No, I was at best an adequate mom, and my grown up children have their own mental health issues because of me. See comment #1

That was sweet of you to say. It is the kind of thing I am teaching myself to say. I don't have it right yet. I always go not far enough, or I go too far. But I'm learning. I always mean well.


----------



## New-goat-mom (May 21, 2017)

I am willing to bet we have far more in common than you realize.


----------



## mariarose (Oct 23, 2014)

Yes. Reptiles, Goats, and Incredibly Gorgeous Children! Not to mention a REALLY off-beat sense of humour!


----------



## toth boer goats (Jul 20, 2008)

Wow.


----------



## New-goat-mom (May 21, 2017)

mariarose said:


> Yes. Reptiles, Goats, and Incredibly Gorgeous Children! Not to mention a REALLY off-beat sense of humour!


Yup!


----------



## Goats Rock (Jun 20, 2011)

It took my son until he was 19 to figure out what sort of father he had. (My ex). All you can do is be the best parent you can be to the kids and hope some of the morals and values are remembered! 

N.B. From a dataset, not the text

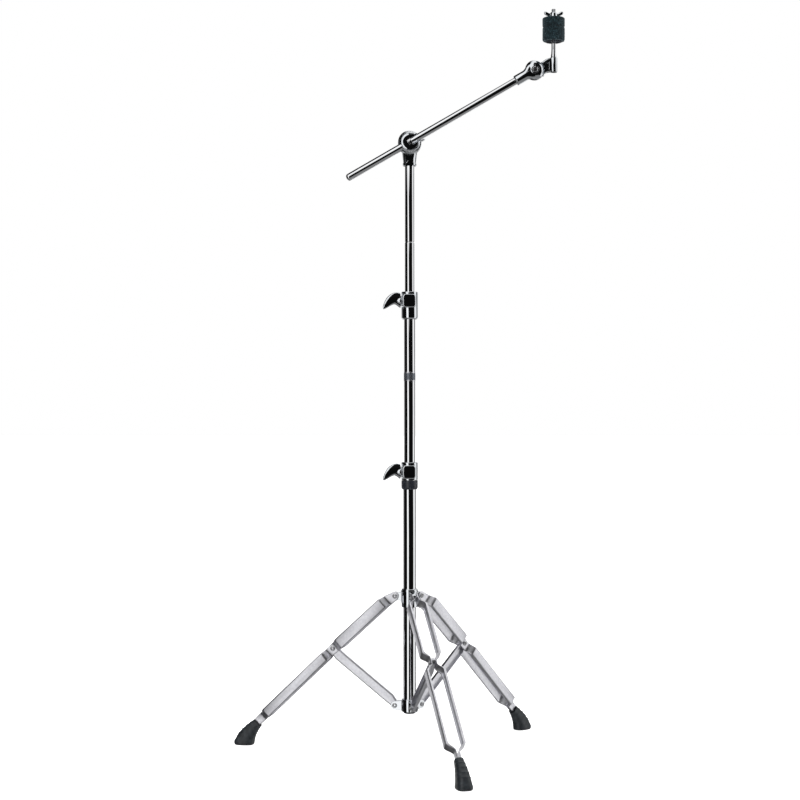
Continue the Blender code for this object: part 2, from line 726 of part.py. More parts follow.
def build_rod_clamp(tilt):
    """The front half of the tilter, a drum that turns with the rod. Its frame lies on the rod's axis.

    The rod runs through a bore on one side of the drum and lies in an open channel on the other.
    """
    back, front = BOOM_PLANE - CLAMP_BACK, BOOM_PLANE - CLAMP_FRONT
    shape = [
        (0, front),
        (DISC_R - 5.6 * MM, front),
        (DISC_R - 2.0 * MM, front - 1.6 * MM),
        (DISC_R - 0.2 * MM, front - 5.2 * MM),
        (DISC_R - 0.2 * MM, back),
        (0, back),
    ]
    piece = place(turned("boom_clamp", "chrome", shape), tilt, rotation=ALONG_FRONT)
    cut(piece, rod("rod_bore", "chrome", BOOM_R + 0.25 * MM, -0.04, 0.04, ROUND), rotation=ALONG_X)
    channel = block("rod_channel", "chrome", (2 * MM, -8.2 * MM, 0), (30 * MM, 8.2 * MM, 20 * MM))
    cut(piece, channel)
    cut(piece, rod("eye_pocket", "chrome", 10.05 * MM, -4.4 * MM, 4.4 * MM, 24), rotation=ALONG_X)
    cut(piece, block("eye_slot", "chrome", (-4.4 * MM, -10.0 * MM, -0.02), (4.4 * MM, 10.0 * MM, 0)))
    return piece


def build_boom(tilt):
    """The boom rod with its end cap, and the fixed half of the small tilter on its tip."""
    slide = empty("boom_slide", tilt)
    bore = BOOM_R - 1.2 * MM
    place(tube("boom_rod", "chrome", BOOM_R, bore, BOOM_TAIL, BOOM_TIP), slide, rotation=ALONG_X)
    dome = [(BOOM_R * math.sin(a), -BOOM_R * 0.8 * math.cos(a)) for a in (math.radians(d) for d in (90, 65, 40, 18))]
    cap = [(0, 9 * MM), (bore - GAP, 9 * MM), (bore - GAP, 0)]
    cap += [(radius, height) for radius, height in dome] + [(0, -BOOM_R * 0.8)]
    place(turned("boom_rod_cap", "chrome", cap, steps=24), slide, (BOOM_TAIL - GAP, 0, 0), ALONG_X)

    ferrule_start, ferrule_end = -43 * MM, -11 * MM
    pivot = empty("tip_pivot", slide, (TIP_PIVOT, 0, 0))
    base = place(rod("tip_base", "chrome", TIP_DISC_R, 0.3 * MM, 9.6 * MM, ROUND), pivot, rotation=ALONG_FRONT)
    ferrule = turned(
        "ferrule",
        "chrome",
        [
            (0, ferrule_end),
            (10.2 * MM, ferrule_end),
            (10.2 * MM, ferrule_start + 1.5 * MM),
            (8.7 * MM, ferrule_start),
            (0, ferrule_start),
        ],
        steps=24,
    )
    join(base, ferrule, rotation=(0, math.radians(90), 0))
    web = [(-20, -10.0), (-6, -17.4), (-3, -12), (-3, 12), (-6, 17.4), (-20, 10.0)]
    blend = plate("web", "chrome", [(x * MM, z * MM) for x, z in web], 8.6 * MM, rounded=False)
    join(base, blend, (0, 0, 5.2 * MM), rotation=(math.radians(-90), 0, 0))
    cut(base, rod("arm_room", "chrome", TIP_DISC_R + 0.6 * MM, -0.014, 0, ROUND))
    cut(base, rod("rod_socket", "chrome", BOOM_R + 0.15 * MM, -0.05, BOOM_TIP - TIP_PIVOT + GAP), rotation=ALONG_X)
    cut(base, rod("screw_hole", "chrome", 3.6 * MM, -0.02, 0.02, SMALL_ROUND))
    screw = [
        (0, 13.0 * MM),
        (4.4 * MM, 12.8 * MM),
        (5.6 * MM, 11.6 * MM),
        (5.6 * MM, 9.6 * MM + GAP),
        (3.4 * MM, 9.6 * MM + GAP),
        (3.4 * MM, -21 * MM),
        (0, -21 * MM),
    ]
    bolt = place(turned("tip_screw", "steel", screw, steps=20), pivot, rotation=ALONG_FRONT)
    slot = block("screw_slot", "steel", (-7 * MM, -0.7 * MM, 11.4 * MM), (7 * MM, 0.7 * MM, 14 * MM))
    cut(bolt, slot, rotation=(0, 0, math.radians(20)))
    return pivot


def build_tip(pivot):
    """The small tilter's moving half, with the cymbal post and what is stacked on it. Its frame hangs plumb."""
    turn = empty("tip_tilt", pivot, rotation=(0, BOOM_SLOPE, 0))
    arm = place(rod("tip_arm", "chrome", TIP_DISC_R, -9.6 * MM, 0, ROUND), turn, rotation=ALONG_FRONT)
    web = [(0, 13), (9, 17), (21, 21.4), (29, 23.6), (37, 24), (37, -4.2), (28, -4.4), (17, -8.9), (0, -14)]
    link = plate("arm_web", "chrome", [(x * MM, z * MM) for x, z in web], 12.4 * MM, rounded=False)
    join(arm, link, rotation=(math.radians(-90), 0, 0))
    socket = turned(
        "post_socket",
        "chrome",
        [
            (0, SOCKET_Z[1]),
            (5.6 * MM, SOCKET_Z[1]),
            (6.7 * MM, SOCKET_Z[1] - 1.6 * MM),
            (6.7 * MM, SOCKET_Z[0] + MM),
            (5.7 * MM, SOCKET_Z[0]),
            (0, SOCKET_Z[0]),
        ],
        steps=24,
    )
    join(arm, socket, (POST_REACH, 0, 0), (math.radians(-90), 0, 0))
    cut(arm, rod("base_room", "chrome", TIP_DISC_R + 0.6 * MM, 0, 0.014, ROUND))
    recess = block("arm_recess", "chrome", (20.2 * MM, -2.5 * MM, 0.6 * MM), (28.2 * MM, 15.0 * MM, 9 * MM), 1.0 * MM)
    cut(arm, recess)
    cut(arm, rod("screw_hole", "chrome", 3.6 * MM, -0.02, 0.02, SMALL_ROUND))
    post_hole = rod("post_hole", "chrome", POST_R + 0.15 * MM, 2 * MM, 30 * MM, 24)
    cut(arm, post_hole, (POST_REACH, 0, 0), (math.radians(-90), 0, 0))

    nut_turn = empty("tip_nut_axis", turn, (0, 9.6 * MM + GAP, 0), (math.radians(-90), math.radians(22), 0))
    wings = (
        wing_outline(4.5 * MM, 21.5 * MM, 1.2 * MM, 12 * MM),
        wing_outline(4.5 * MM, 17.0 * MM, 1.2 * MM, 10 * MM, -1),
    )
    place(wing_nut("tip_wing_nut", 6.6 * MM, 9 * MM, 3.7 * MM, wings, 3.8 * MM), nut_turn)
    build_post(empty("cymbal_post_axis", turn, (POST_REACH, 0, 0)))


def build_post(axis):
    """The cymbal post: a threaded rod, a sleeve with a flange that carries two felts, and the wing nut on top."""
    shoulder = FELT_BASE - 2.4 * MM
    post = [
        (0, POST_TOP),
        (THREAD_R - 0.8 * MM, POST_TOP),
        (THREAD_R, POST_TOP - 0.8 * MM),
        (THREAD_R, shoulder),
        (POST_R, shoulder),
        (POST_R, SOCKET_Z[1] + 6.0 * MM),
        (5.3 * MM, SOCKET_Z[1] + 1.0 * MM),
        (5.3 * MM, SOCKET_Z[1] + GAP),
        (POST_R, SOCKET_Z[1] + GAP),
        (POST_R, 2.3 * MM),
        (0, 2.3 * MM),
    ]
    place(turned("cymbal_post", "chrome", post, steps=24), axis)
    felt_top = FELT_BASE + 46.4 * MM
    sleeve = [
        (6.0 * MM, felt_top - 2.0 * MM),
        (6.0 * MM, FELT_BASE - GAP),
        (15.5 * MM, FELT_BASE - GAP),
        (15.5 * MM, shoulder + GAP),
        (THREAD_R + GAP, shoulder + GAP),
        (THREAD_R + GAP, felt_top - 2.0 * MM),
    ]
    place(turned("post_sleeve", "black_plastic", sleeve, ring=True, steps=24), axis)
    split = FELT_BASE + 27.6 * MM
    for name, low, high in (("lower_felt", FELT_BASE, split - GAP), ("upper_felt", split, felt_top)):
        round_off = 3.4 * MM if name == "upper_felt" else 0.8 * MM
        felt = [
            (FELT_R - round_off, high),
            (FELT_R, high - round_off),
            (FELT_R, low + 0.8 * MM),
            (FELT_R - 0.8 * MM, low),
            (6.0 * MM + GAP, low),
            (6.0 * MM + GAP, high),
        ]
        place(turned(name, "black_felt", felt, ring=True), axis)
    nut_turn = empty("cymbal_nut_axis", axis, (0, 0, felt_top + GAP))
    wings = [wing_outline(5.0 * MM, 18.6 * MM, 0.6 * MM, 11.5 * MM, flip) for flip in (1, -1)]
    place(wing_nut("cymbal_wing_nut", 7.6 * MM, 9.5 * MM, 4.15 * MM, wings, 4.6 * MM), nut_turn)


def main():
    column = empty("column_axis", location=COLUMN)
    build_base(column)
    top = build_column(column)
    tilt = build_holder(top)
    build_tip(build_boom(tilt))


main()
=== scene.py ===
"""The finished look of a cymbal boom stand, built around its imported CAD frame.

Every visible piece is a fine mesh in the place of a plain CAD solid, and rides on that solid's body. Shapes
are drawn in millimetres in the frame of their joint or axis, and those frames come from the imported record.
"""

import json
from math import atan2, copysign, cos, pi, radians, sin

import bmesh
import bpy
from mathutils import Matrix, Vector, noise


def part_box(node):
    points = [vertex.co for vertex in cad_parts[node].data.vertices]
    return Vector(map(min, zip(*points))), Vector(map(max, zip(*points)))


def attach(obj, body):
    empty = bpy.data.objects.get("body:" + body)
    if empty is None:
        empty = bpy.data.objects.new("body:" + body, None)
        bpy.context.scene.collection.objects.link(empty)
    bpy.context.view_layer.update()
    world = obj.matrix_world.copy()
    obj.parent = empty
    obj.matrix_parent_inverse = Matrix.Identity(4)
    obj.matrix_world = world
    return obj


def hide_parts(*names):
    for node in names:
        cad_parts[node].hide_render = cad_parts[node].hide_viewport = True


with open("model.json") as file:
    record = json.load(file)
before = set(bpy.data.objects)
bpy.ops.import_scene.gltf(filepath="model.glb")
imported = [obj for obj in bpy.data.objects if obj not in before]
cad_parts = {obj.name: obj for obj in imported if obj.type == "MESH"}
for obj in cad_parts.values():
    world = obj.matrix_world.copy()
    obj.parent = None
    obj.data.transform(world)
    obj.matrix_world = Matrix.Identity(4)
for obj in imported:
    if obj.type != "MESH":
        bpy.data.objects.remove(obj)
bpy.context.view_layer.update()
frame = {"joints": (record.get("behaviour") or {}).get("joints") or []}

MM = 0.001
SMOOTH_ANGLE = radians(32)
ROUND = 96
TUBE_WALL = 1.2
BOLT_HOLE_R = 4.2
# between a tube and the casting, and between a tube and the bolt's nose or a bushing
CASTING_GAP = 0.28
SLIDING_GAP = 0.3
LEG_SLOPE = radians(43.4)
BOOM_RISE = radians(30)
JOINTS = {joint["name"]: joint for joint in frame["joints"]}


# ---- frames


def axes(origin, x, z):
    """A frame at this point with X along x and Z as near to z as it can be."""
    x = Vector(x).normalized()
    z = (Vector(z) - x * x.dot(Vector(z))).normalized()
    turn = Matrix((x, z.cross(x), z)).transposed()
    return Matrix.Translation(origin) @ turn.to_4x4()


def joint_point(name):
    return Vector(JOINTS[name]["pos_m"])


def joint_axis(name):
    return Vector(JOINTS[name]["axis"]).normalized()


def box_mm(node):
    low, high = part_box(node)
    return low / MM, high / MM


def extent(node):
    """An upright round node's foot, top and outer radius, in millimetres."""
    low, high = box_mm(node)
    return low.z, high.z, (high.x - low.x) / 2


def radius_mm(node):
    return extent(node)[2]


UP = Vector((0, 0, 1))
tube_low, tube_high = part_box("base_tube")
COLUMN_AT = Vector(((tube_low.x + tube_high.x) / 2, (tube_low.y + tube_high.y) / 2, 0))
COLUMN = Matrix.Translation(COLUMN_AT)
BOOM_PIVOT = joint_point("boom_tilt")
BOOM = axes(BOOM_PIVOT, joint_axis("boom_reach"), UP)
TIP_IN_BOOM = axes(joint_point("tip_tilt"), joint_axis("boom_reach"), UP)
TIP = Matrix.Translation(joint_point("tip_tilt"))
POST_AT = joint_point("cymbal_wing_nut_turn")
POST = Matrix.Translation((POST_AT.x, POST_AT.y, joint_point("tip_tilt").z))


def bolt_frame(joint):
    """A clamping bolt's frame: on the column's axis, X out along the bolt, Z up."""
    return axes(joint_point(joint), joint_axis(joint), UP)


class Leg:
    """The frames of one leg: its upright middle plane, its strips' line, and its stay's line."""

    def __init__(self, number):
        self.number = number
        mid, low = joint_point(f"leg_{number}_fold"), joint_point(f"stay_{number}_fold")
        out = mid - COLUMN_AT
        out.z = 0
        self.plane = axes(COLUMN_AT, out, UP)
        self.mid = Vector((out.length, 0, mid.z)) / MM
        self.low = Vector(((low - COLUMN_AT).to_2d().length, 0, low.z)) / MM
        self.top = Vector((self.low.x, 0, 2 * self.mid.z - self.low.z))
        self.line = self.plane @ Matrix.Translation(self.mid * MM) @ Matrix.Rotation(LEG_SLOPE, 4, "Y")
        rise = atan2(self.mid.z - self.low.z, self.mid.x - self.low.x)
        self.stay = self.plane @ Matrix.Translation(self.low * MM) @ Matrix.Rotation(-rise, 4, "Y")
        self.stay_length = (self.mid - self.low).length

    def across(self, point):
        """A frame at this point whose Z runs through both strips."""
        return self.plane @ Matrix.Translation(point * MM) @ Z_TO_FRONT


Z_TO_X = Matrix.Rotation(radians(90), 4, "Y")
Z_TO_FRONT = Matrix.Rotation(radians(90), 4, "X")
Z_TO_BACK = Matrix.Rotation(radians(-90), 4, "X")
# how far each tilter's wing nut has been turned
BOOM_NUT_TURN = Matrix.Rotation(radians(6), 4, "Y")
TIP_NUT_TURN = Matrix.Rotation(radians(22), 4, "Y")


def along_y(distance):
    return Matrix.Translation((0, distance * MM, 0))


# ---- shapes, in millimetres


def around(count):
    return [2 * pi * k / count for k in range(count)]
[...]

One of the best feelings I had as a mom was when my difficult, moody daughter came and told me "hey Mom, you were right!" when she finally matured! That is the best you can get!


----------



## mariarose (Oct 23, 2014)

Goats Rock said:


> One of the best feelings I had as a mom was when my difficult, moody daughter came and told me "hey Mom, you were right!" when she finally matured! That is the best you can get!


Yes, I love that. Another great one, also showing maturity, "Hey Mom, I forgive you. I want us to be a family again!"

I've gotten to experience both from my daughter. Very happy making.


----------



## Madgoat (Jan 8, 2017)

I stand in AWE of all the incredible women on this site! You should take a bow and wear your crowns proudly!


----------



## mariarose (Oct 23, 2014)

But there are just so many of us...We aren't anything special here. It would be just a whole bunch of people randomly walking around bowing and wearing crowns

Seriously, My hubby and I have been busy fighting a housefire this am. It is no longer an emergency, but there are still smoking smolders. I'm taking a break but have to crawl back up there soon. I'll be back later.


----------



## Goats Rock (Jun 20, 2011)

Whoa, house fire? I hope all is good now!


----------



## ksalvagno (Oct 6, 2009)

House fire? You are handling it yourself? My goodness. I hope everything is alright.


----------



## New-goat-mom (May 21, 2017)

But we would sure look ridiculously cute in our crowns!

Stay safe. This time of year is so awful for house fires. So sad.


----------



## mariarose (Oct 23, 2014)

Everything is fine, overall Yes, by ourselves. The cost of getting the fire dept out here is more than the house is worth, and really, it was a small fire, with many little hiding places. Putting it out just went on and on, so it seemed endless. Not a California style conflagration though... It is out now (I really do think this) a huge dent has been made in the clean-up, and the emergency repairs have been done. We plan to do more this summer when we can more comfortably open the holes back up for thorough repair.

Thank you for your well-wishing. It has been a really long day, and I'm probably not in the best of moods, but I feel safe again, and I'll sleep the sleep of the just (I did a fantastic job today, Really!) Tomorrow will be like many another day, with a slightly uglier house!

Thanks again. I love you all. I really do.


----------



## toth boer goats (Jul 20, 2008)

Wow, glad all is OK, that is scary business.


----------



## mariarose (Oct 23, 2014)

I love you. Thank you. Monster of a day, really.


----------



## catharina (Mar 17, 2016)

((((hugs))))


----------